▸ **Data**
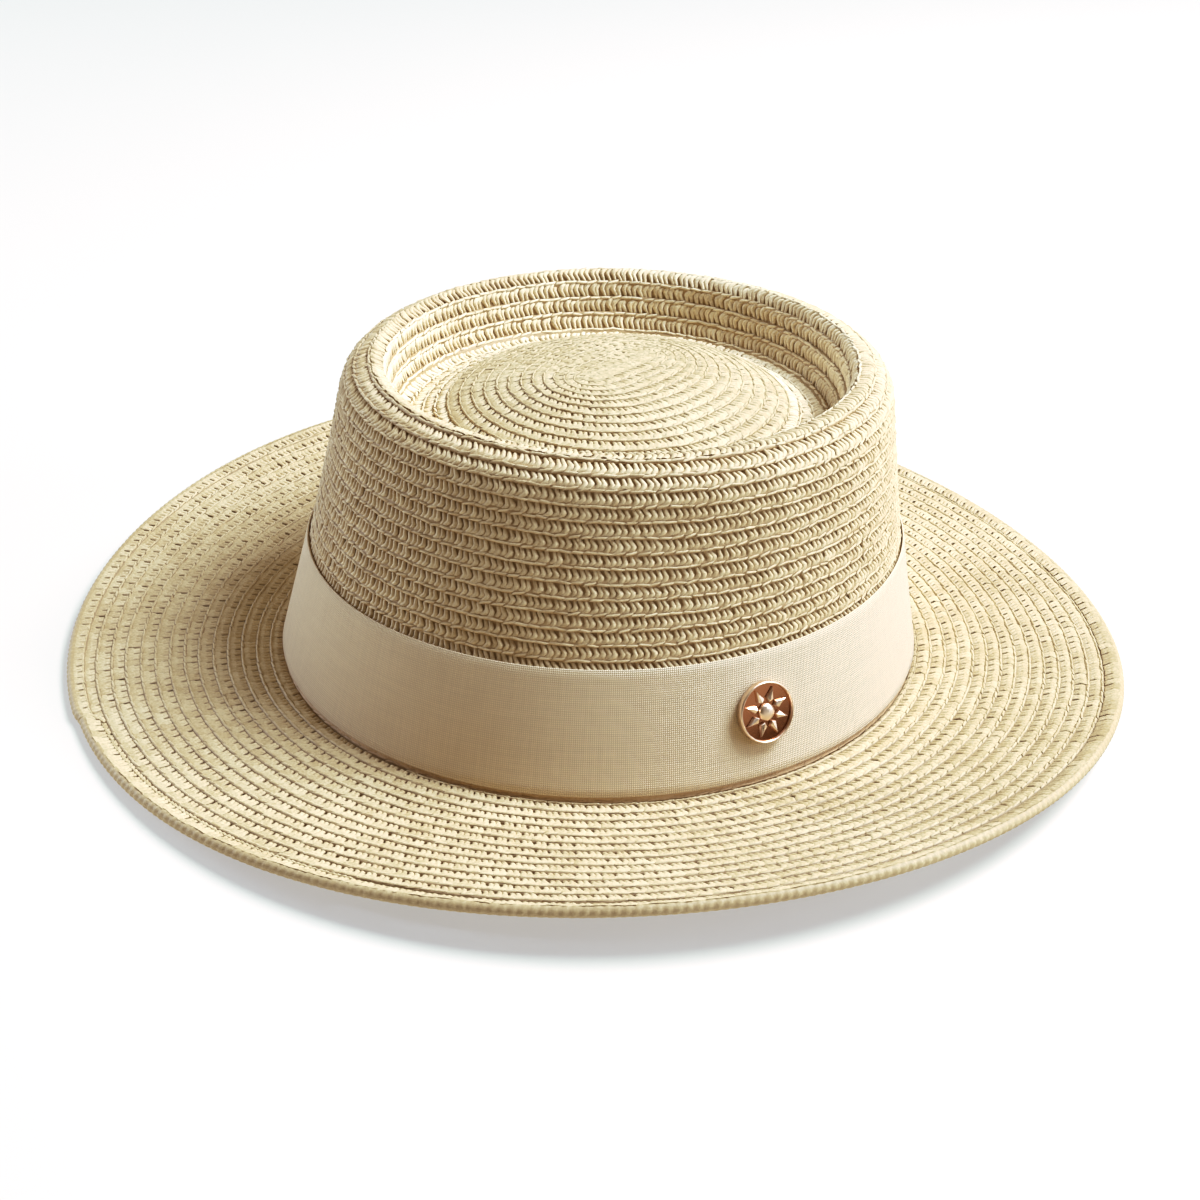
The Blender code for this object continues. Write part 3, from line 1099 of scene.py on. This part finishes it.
def clothSheet(name, low, high, turns, outward, thickness, closed):  # a thin, rounded sheet on the wall
    loop = clothLoop(low, high, outward, thickness)
    points = [ribbonPoint(turn, height, out) for turn in turns for height, out in loop]
    middles = [ribbonPoint(turn, (low + high) / 2.0, outward) for turn in turns]
    lengths = [0.0]
    for before, here in zip(middles, middles[1:]):
        lengths.append(lengths[-1] + (here - before).length)
    lengths.append(lengths[-1] + (middles[-1] - middles[0]).length)
    scale = ribbon["uvScale"]
    wide = len(loop)
    count = len(turns)
    faces = []
    uvs = []
    for number in range(count if closed else count - 1):
        here = number * wide
        after = (number + 1) % count * wide
        for row in range(wide):
            above = (row + 1) % wide
            faces.append((here + row, after + row, after + above, here + above))
            corners = ((number, row), (number + 1, row), (number + 1, above), (number, above))
            uvs += [(lengths[place] * scale, loop[corner][0] * scale) for place, corner in corners]
    if not closed:
        faces.append(tuple(range(wide)))
        faces.append(tuple(reversed(range((count - 1) * wide, count * wide))))
        uvs += [(0.0, height * scale) for height, out in loop]
        uvs += [(lengths[count - 1] * scale, height * scale) for height, out in reversed(loop)]
    return addObject(name, smoothMesh(name, points, faces, "clothUV", uvs))


ribbonFinish = {
    "colour": (0.745, 0.60, 0.40, 1.0),
    "thread": 0.54,
    "contrast": 0.22,
    "roughness": 0.72,
    "unevenness": ((0.05, 1.3, 1.0), (1.3, 0.05, 1.0)),  # noise drawn out along the cloth and up it
    "crossing": 2.2,
    "shadeRange": (0.9, 3.3),
    "shadeDepth": (-1.0, 0.6),
    "bump": 0.55,
    "bumpDepth": 0.12 * mm,
    "sheen": 0.15,
    "sheenRoughness": 0.4,
}


def weaveGroup():
    group, given, taken = shaderGroup(
        "plainWeave",
        (
            ("Cloth", "NodeSocketVector", None),
            ("Thread", "NodeSocketFloat", 0.5),
            ("Colour", "NodeSocketColor", (0.8, 0.7, 0.6, 1.0)),
            ("Contrast", "NodeSocketFloat", 0.2),
        ),
        (("Colour", "NodeSocketColor"), ("Height", "NodeSocketFloat")),
    )
    size = addNode(group, "ShaderNodeCombineXYZ", {axis: given["Thread"] for axis in "XYZ"}).outputs[0]
    threads = vectorNode(group, "DIVIDE", given["Cloth"], size)
    split = addNode(group, "ShaderNodeSeparateXYZ", {0: threads}).outputs
    ridges = []
    for axis in "XY":
        wave = mathNode(group, "SINE", mathNode(group, "MULTIPLY", split[axis], math.pi))
        ridges.append(mathNode(group, "ABSOLUTE", wave))
    uneven = []
    for stretch in ribbonFinish["unevenness"]:
        drawn = vectorNode(group, "MULTIPLY", given["Cloth"], stretch)
        uneven.append(noiseNode(group, drawn, 1.0, 3.0))
    crossing = mathNode(group, "MULTIPLY", *ridges)
    flaws = mathNode(group, "ADD", *uneven)
    height = mathNode(group, "MULTIPLY_ADD", crossing, ribbonFinish["crossing"], flaws)
    # The cloth is darker where its height is low: painted shade in the grooves between the threads, mixed
    # with the threads' own uneven tone.
    shade = mapNode(group, height, ribbonFinish["shadeRange"], ribbonFinish["shadeDepth"])
    tone = mathNode(group, "MULTIPLY_ADD", shade, given["Contrast"], 1.0)
    feed(group, taken, {"Colour": scaledVector(group, given["Colour"], tone), "Height": height})
    return group


def ribbonMaterial(group):
    material, tree, shader = newMaterial("ribbonWeave", ribbonFinish["roughness"])
    weave = addNode(tree, "ShaderNodeGroup", node_tree=group)
    feed(tree, weave, {
        "Thread": ribbonFinish["thread"],
        "Colour": ribbonFinish["colour"],
        "Contrast": ribbonFinish["contrast"],
        "Cloth": addNode(tree, "ShaderNodeUVMap", uv_map="clothUV").outputs["UV"],
    })
    feed(tree, shader, {
        "Base Color": weave.outputs["Colour"],
        "Normal": bumpNode(tree, weave.outputs["Height"], ribbonFinish["bump"], ribbonFinish["bumpDepth"]),
        "Sheen Weight": ribbonFinish["sheen"],
        "Sheen Roughness": ribbonFinish["sheenRoughness"],
    })
    return material


ribbonWeave = ribbonMaterial(weaveGroup())
hatTurns = [fullTurn * number / ribbon["sides"] for number in range(ribbon["sides"])]
hatRibbon = clothSheet(
    "hatRibbon", ribbon["bottom"], ribbon["top"], hatTurns, ribbon["outer"], ribbon["thickness"], closed=True
)
lapHalf = ribbon["lapSides"] / 2.0
lapSteps = [number / lapHalf - 1.0 for number in range(ribbon["lapSides"] + 1)]
lapReach = ribbon["lapWidth"] / 2.0 / ribbon["lapRadius"]
lapTurns = [ribbon["lapTurn"] + lapReach * step for step in lapSteps]
lapTop = ribbon["top"] - ribbon["lapDrop"]
lapThickness = ribbon["lapThickness"]
lapOuter = ribbon["outer"] + lapThickness
ribbonLap = clothSheet("ribbonLap", ribbon["bottom"], lapTop, lapTurns, lapOuter, lapThickness, closed=False)
for item in (hatRibbon, ribbonLap):
    item.data.materials.append(ribbonWeave)
    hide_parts("hat_band")
    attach(item, "root")
print("ribbon ready")


# Badge: ring, polished floor and a plain eight-ray sun
badge = {
    "turn": math.radians(-20.2),
    "height": 20.2 * mm,
    "face": (0.9 * mm, 0.3 * mm),  # from the crown's wall to the band's face: cloth and gap
    "gap": 0.3 * mm,
    "back": 7.9,  # millimetres from here on
    "ring": (  # radius and height
        (8.0, 0.0), (8.3, 0.3), (8.3, 1.8), (8.22, 2.05),
        (8.02, 2.2), (7.82, 2.12), (7.68, 1.9), (7.64, 1.15),
    ),
    "floor": ((7.66, 1.2), (6.0, 1.14), (4.0, 1.08), (2.0, 1.05), (0.0, 1.04)),
    "boss": ((2.35, 1.0), (2.3, 1.65), (2.05, 1.95), (1.5, 2.15), (0.8, 2.25), (0.0, 2.28)),
    "sides": 96,
    "rays": 8,
    "ray": (2.65, 3.7, 1.2, 7.15),  # where it starts, where it is widest, half width there, where it ends
    "rayLevels": (  # in at the start, share of the width, in at the end, height
        (0.0, 1.0, 0.0, 1.0),
        (0.15, 0.78, 0.5, 1.8),
    ),
    "rayRidge": (0.5, 1.4, 2.05),  # in at the start, in at the end, height
    "rayFaces": (
        (0, 4, 5, 1), (1, 5, 6, 2), (2, 6, 7, 3), (3, 7, 4, 0),
        (4, 8, 5), (5, 8, 9, 6), (6, 9, 7), (7, 9, 8, 4),
    ),
}
metals = {  # colour, roughness, scratches
    "roseGold": ((0.96, 0.76, 0.58), 0.3, 0.2),
    "darkCopper": ((0.34, 0.14, 0.065), 0.16, 0.15),
    "pinSteel": ((0.62, 0.62, 0.62), 0.3, 0.3),
}
metalFinish = {"noiseScale": 900.0, "worn": 0.88, "roughRange": (0.7, 1.4), "bumpDepth": 0.02 * mm}


def badgeFrame():
    outward = sum(badge["face"])
    aside = 0.01  # radians
    here = wallPoint(badge["turn"], badge["height"], outward)
    along = wallPoint(badge["turn"] + aside, badge["height"], outward) - here
    up = wallPoint(badge["turn"], badge["height"] + mm, outward) - here
    out = along.cross(up).normalized()
    up = out.cross(along).normalized()
    placed = Matrix((up.cross(out), up, out)).transposed().to_4x4()
    placed.translation = here + out * badge["gap"]
    return placed


def turned(outline, sides):  # points and faces of a turned shape
    points = []
    faces = []
    for radius, height in outline:
        for number in range(sides):
            angle = fullTurn * number / sides
            points.append(Vector((radius * math.cos(angle), radius * math.sin(angle), height)))
    for low in range(0, (len(outline) - 1) * sides, sides):
        high = low + sides
        for number in range(sides):
            after = (number + 1) % sides
            faces.append((low + number, low + after, high + after, high + number))
    return points, faces


def rayPoints(number):
    start, middle, half, end = badge["ray"]
    local = []
    for startIn, width, endIn, height in badge["rayLevels"]:
        side = half * width
        local += [(start + startIn, 0.0, height), (middle, side, height)]
        local += [(end - endIn, 0.0, height), (middle, -side, height)]
    startIn, endIn, height = badge["rayRidge"]
    local += [(start + startIn, 0.0, height), (end - endIn, 0.0, height)]
    turnBy = Matrix.Rotation(fullTurn * number / badge["rays"] + math.pi / badge["rays"], 3, "Z")
    return [turnBy @ Vector(point) for point in local], badge["rayFaces"]


def makeBadge(floorMaterial, goldMaterial):
    points = []
    faces = []
    marks = []
    smooth = []

    def add(newPoints, newFaces, mark, soft):
        start = len(points)
        points.extend(newPoints)
        for face in newFaces:
            faces.append(tuple(start + index for index in face))
            marks.append(mark)
            smooth.append(soft)

    sides = badge["sides"]
    add(*turned(badge["ring"], sides), 1, True)
    add(turned(((badge["back"], 0.0),), sides)[0], [tuple(reversed(range(sides)))], 1, False)
    add(*turned(badge["floor"], sides), 0, True)
    add(*turned(badge["boss"], sides), 1, True)
    for number in range(badge["rays"]):
        add(*rayPoints(number), 1, False)
    mesh = bpy.data.meshes.new("badgeSun")
    mesh.from_pydata([point * mm for point in points], [], faces)
    mesh.transform(badgeFrame())
    mesh.polygons.foreach_set("material_index", marks)
    mesh.polygons.foreach_set("use_smooth", smooth)
    mesh.materials.append(floorMaterial)
    mesh.materials.append(goldMaterial)
    mesh.validate()
    mesh.update()
    return addObject("badgeSun", mesh)


def metalMaterial(name):
    colour, roughness, scratches = metals[name]
    material, tree, shader = newMaterial(name, roughness, 1.0)
    noise = noiseNode(tree, objectPlace(tree), metalFinish["noiseScale"], 4.0)
    worn = [part * metalFinish["worn"] for part in colour]
    rough = [roughness * part for part in metalFinish["roughRange"]]
    feed(tree, shader, {
        "Base Color": mixNode(tree, noise, (*worn, 1.0), (*colour, 1.0)),
        "Roughness": mapNode(tree, noise, (0.0, 1.0), rough),
        "Normal": bumpNode(tree, noise, scratches, metalFinish["bumpDepth"]),
    })
    return material


roseGold, darkCopper, pinSteel = (metalMaterial(name) for name in metals)
badgeSun = makeBadge(darkCopper, roseGold)
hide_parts("badge")
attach(badgeSun, "root")
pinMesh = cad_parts["badge_pin"].data
pinMesh.materials.clear()
pinMesh.materials.append(pinSteel)
print("badge ready")


# Studio
daylight = (0.96, 1.04, 1.26)
studio = {
    "lookAt": Vector((0.0, 0.0, 10.82)) * mm,
    "distance": 605.63 * mm,
    "azimuth": 40.28,  # degrees
    "elevation": 28.70,
    "roll": 1.65,
    "lens": 61.16,
    "sensor": 36.0,
    "shift": 0.0016,
    "lights": (  # name, azimuth, elevation, distance, size, power, colour
        ("window", 142.0, 55.5, 1.6, 0.85, 40.0, daylight),
        ("left", -72.0, 12.0, 1.8, 1.0, 20.5, daylight),
        ("right", 120.0, 20.0, 1.8, 0.9, 9.0, daylight),
        ("overhead", 120.0, 80.0, 1.8, 2.0, 5.0, (1.0, 1.0, 1.0)),
    ),
    "floorSize": 40.0,  # half of its side
    "floorRoughness": 0.9,
    "floorColour": (0.45, 0.42, 0.36, 1.0),
    "floorGlow": ((1.0, 0.975, 0.96, 1.0), 0.385),
    "surroundings": ((1.0, 0.74, 0.40, 1.0), 0.09),
    "grade": (  # red, green and blue: value before and after
        (),
        ((0.20, 0.184), (0.45, 0.47), (0.70, 0.765)),
        ((0.10, 0.080), (0.30, 0.282), (0.50, 0.572), (0.75, 0.818)),
    ),
}


def placeAimed(name, data, azimuth, elevation, distance, centre, roll=0.0):  # looks at the centre
    azimuth, elevation = math.radians(azimuth), math.radians(elevation)
    flat = math.cos(elevation)
    away = Vector((math.sin(azimuth) * flat, -math.cos(azimuth) * flat, math.sin(elevation)))
    aim = (-away).to_track_quat("-Z", "Y").to_matrix().to_4x4()
    item = addObject(name, data)
    item.matrix_world = Matrix.Translation(centre + away * distance) @ aim @ Matrix.Rotation(roll, 4, "Z")
    return item


def makeCamera():
    data = bpy.data.cameras.new("camera")
    data.lens = studio["lens"]
    data.sensor_width = studio["sensor"]
    data.shift_x = studio["shift"]
    bpy.context.scene.camera = placeAimed(
        "camera", data, studio["azimuth"], studio["elevation"], studio["distance"], studio["lookAt"],
        math.radians(studio["roll"]),
    )


def makeFloor():
    size = studio["floorSize"]
    mesh = bpy.data.meshes.new("floor")
    corners = [(-size, -size, 0), (size, -size, 0), (size, size, 0), (-size, size, 0)]
    mesh.from_pydata(corners, [], [(0, 1, 2, 3)])
    floor = addObject("floor", mesh)
    material, tree, shader = newMaterial("paleFloor", studio["floorRoughness"])
    glow, strength = studio["floorGlow"]
    feed(tree, shader, {
        "Base Color": studio["floorColour"],
        "Emission Color": glow,
        "Emission Strength": strength,
    })
    floor.data.materials.append(material)


def addLight(name, azimuth, elevation, distance, size, power, colour):
    data = bpy.data.lights.new(name, "AREA")
    data.shape = "DISK"
    data.size = size
    data.energy = power
    data.color = colour
    placeAimed(name, data, azimuth, elevation, distance, Vector((0.0, 0.0, 0.0)))


def makeSurroundings():
    world = bpy.data.worlds.new("studio")
    bpy.context.scene.world = world
    world.use_nodes = True
    colour, strength = studio["surroundings"]
    feed(world.node_tree, world.node_tree.nodes["Background"], {"Color": colour, "Strength": strength})


def gradeColours():  # shade a little warmer and light a little cooler
    view = bpy.context.scene.view_settings
    view.view_transform = "Standard"
    view.use_curve_mapping = True
    for channel, points in enumerate(studio["grade"]):
        for before, after in points:
            view.curve_mapping.curves[channel].points.new(before, after)
    view.curve_mapping.update()


makeCamera()
makeFloor()
makeSurroundings()
for light in studio["lights"]:
    addLight(*light)
gradeColours()
print("studio ready")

▸ **Work required**
Count every line above that holds the string "scene" and give the total, nothing more.

▸ **Task solution**
4